We can move the limit inside of the exponential function:

#L=e^(lim_(xrarroo)(ln(e^x+x)/x)#

Notice that #lim_(xrarroo)ln(e^x+x)/x# is in the indeterminate form #oo/oo#, so L'Hopital's rule applies.
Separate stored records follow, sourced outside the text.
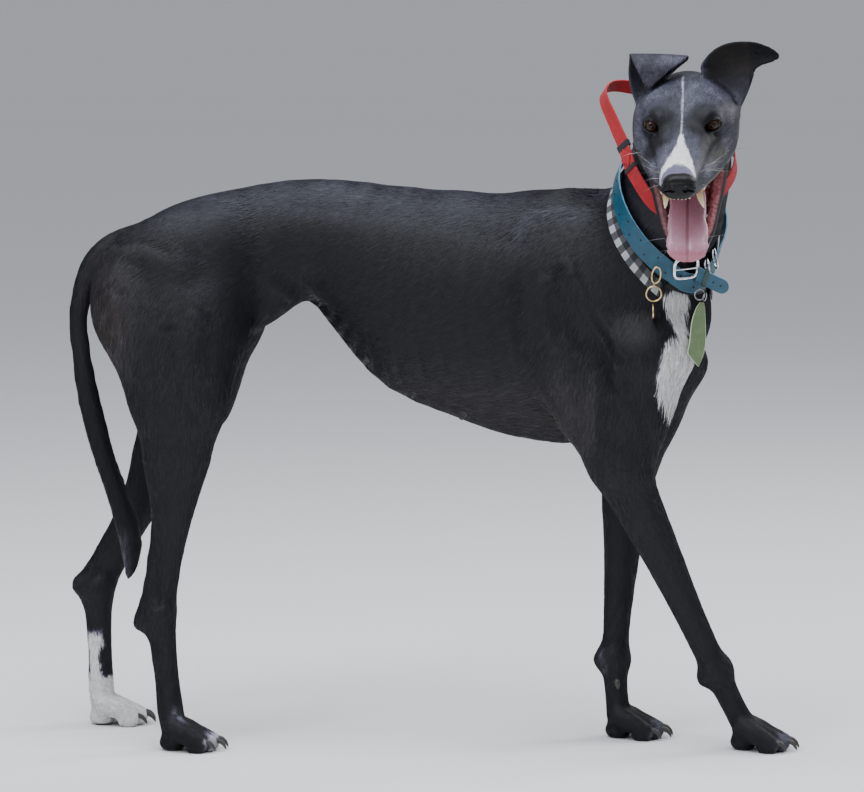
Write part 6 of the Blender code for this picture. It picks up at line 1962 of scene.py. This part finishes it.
def strap(name, run, width, thick, material, square=0.22):
    """Band with softened edges: its inner face follows the run; its map holds metres along, across."""
    path, wide, out, closed = run
    n, m = len(path), len(SELVEDGE_TURNS)
    widths = np.broadcast_to(width, n)
    ahead = np.linalg.norm(np.roll(path, -1, 0) - path, axis=1)
    far = np.concatenate([[0], np.cumsum(ahead)])
    c, s = np.cos(SELVEDGE_TURNS), np.sin(SELVEDGE_TURNS)
    share, depth = np.copysign(np.abs(c) ** square, c), (np.copysign(np.abs(s) ** square, s) + 1) / 2
    verts = (path[:, None] + wide[:, None] * (share[None, :, None] * widths[:, None, None] / 2)
             + out[:, None] * (depth[None, :, None] * thick)).reshape(-1, 3)
    faces, flat = [], []
    for i in range(n if closed else n - 1):
        k = (i + 1) % n
        for j in range(m):
            l = (j + 1) % m
            faces.append((i * m + j, k * m + j, k * m + l, i * m + l))
            flat += [(far[i], share[j] * widths[i] / 2), (far[i + 1], share[j] * widths[k] / 2),
                     (far[i + 1], share[l] * widths[k] / 2), (far[i], share[l] * widths[i] / 2)]
    if not closed:
        for base, ring in ((0, range(m)), (n - 1, range(m - 1, -1, -1))):
            faces.append(tuple(base * m + j for j in ring))
            flat += [(far[base], share[j] * widths[base] / 2) for j in ring]
    piece = mesh_object(name, verts + MIDDLE, faces, material)
    piece.data.uv_layers.new(name="strap").data.foreach_set("uv", arr(flat).astype(np.float32).ravel())
    note(piece.data, "share", np.tile(share, n))
    turned_out(piece.data)
    return piece


def strap_map(paint):
    """A strap's map, its metres along and across, and the share of its half width."""
    flat = paint.node('ShaderNodeUVMap', {"uv_map": "strap"})
    along_it = paint.node('ShaderNodeSeparateXYZ', {}, (flat,))
    return flat, along_it, Sock(paint, along_it.out.node.outputs[1]), paint.noted("share")


def sine(value):
    return value.paint.node('ShaderNodeMath', {"operation": 'SINE'}, (value,))


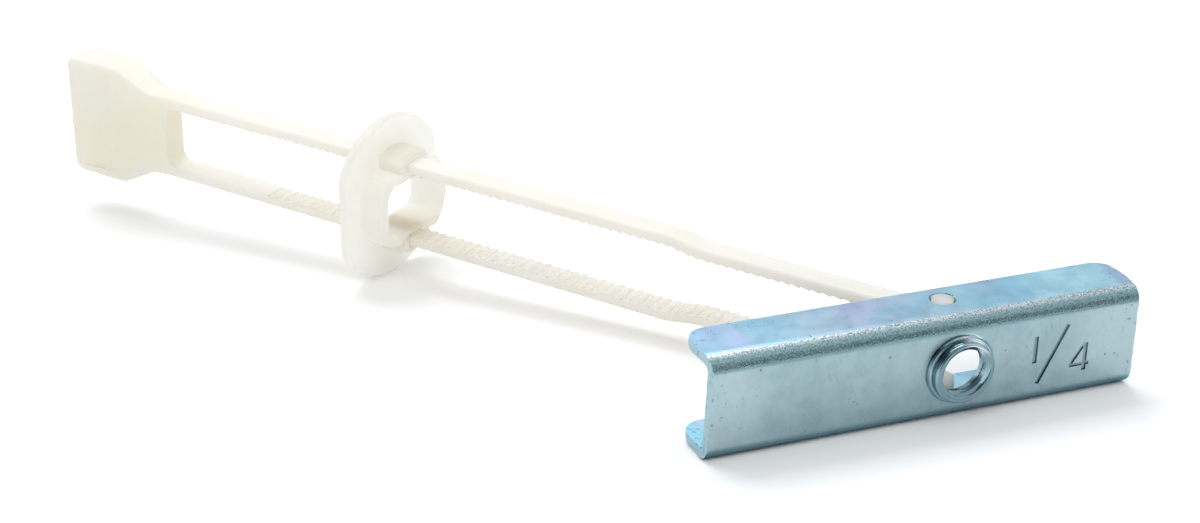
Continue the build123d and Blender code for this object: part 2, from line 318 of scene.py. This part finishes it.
def plate_relief(s, p, marks, scratches):
    """Fine grain, the sheet's drawn lines, the speckled bend, wear, and rings round the collar."""
    lengthwise = s.node("Mapping", {"Vector": p.where, "Scale": (DRAWN_STRETCH, 1.0, 1.0)})
    drawn = s.noise(lengthwise.outputs[0], size_mm=0.12, detail=2.0, rough=0.7)
    uneven = s.times(s.noise(p.where, size_mm=1.5), TURNED_UNEVEN)
    rings = s.maths("ADD", s.maths("ADD", p.radius, p.y), uneven)
    rings = s.maths("SINE", s.times(rings, 2 * math.pi / TURNED_PITCH))
    relief = s.bump(p.grain, GRAIN_DEPTH)
    relief = s.bump(drawn, DRAWN_DEPTH, relief)
    relief = s.bump(s.times(p.grain, p.upper_bend), SPECK_DEPTH, relief)
    worn = s.maths("MAXIMUM", marks, s.times(scratches, SCRATCH_SHARE_OF_MARK))
    relief = s.bump(worn, -MARK_DEPTH, relief)
    return s.bump(s.times(rings, p.collar), TURNED_DEPTH, relief)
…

We can take the derivatives of the numerator and denominator:

#L=e^(lim_(xrarroo)((d/dxln(e^x+x))/(d/dxx))#

#L=e^(lim_(xrarroo)((e^x+1)/(e^x+x))/1#

#L=e^(lim_(xrarroo)(e^x+1)/(e^x+x)#

You may immediately recognize that this limit is #1#, since the #e^x# terms in the numerator and denominator will overpower the other terms, so as #x# approaches infinity, #(e^x+1)/(e^x+x)approxe^x/e^x=1#, but in case this isn't enough for you we can do L'Hopital's again since we are in the #oo/oo# form.

#L=e^(lim_(xrarroo)(e^x/(e^x+1))#

And L'Hopital's once more, as we're still in #oo/oo#:

#L=e^(lim_(xrarroo)(e^x/e^x)#

#L=e^(lim_(xrarroo)1)#

#L=e^1#

#L=e#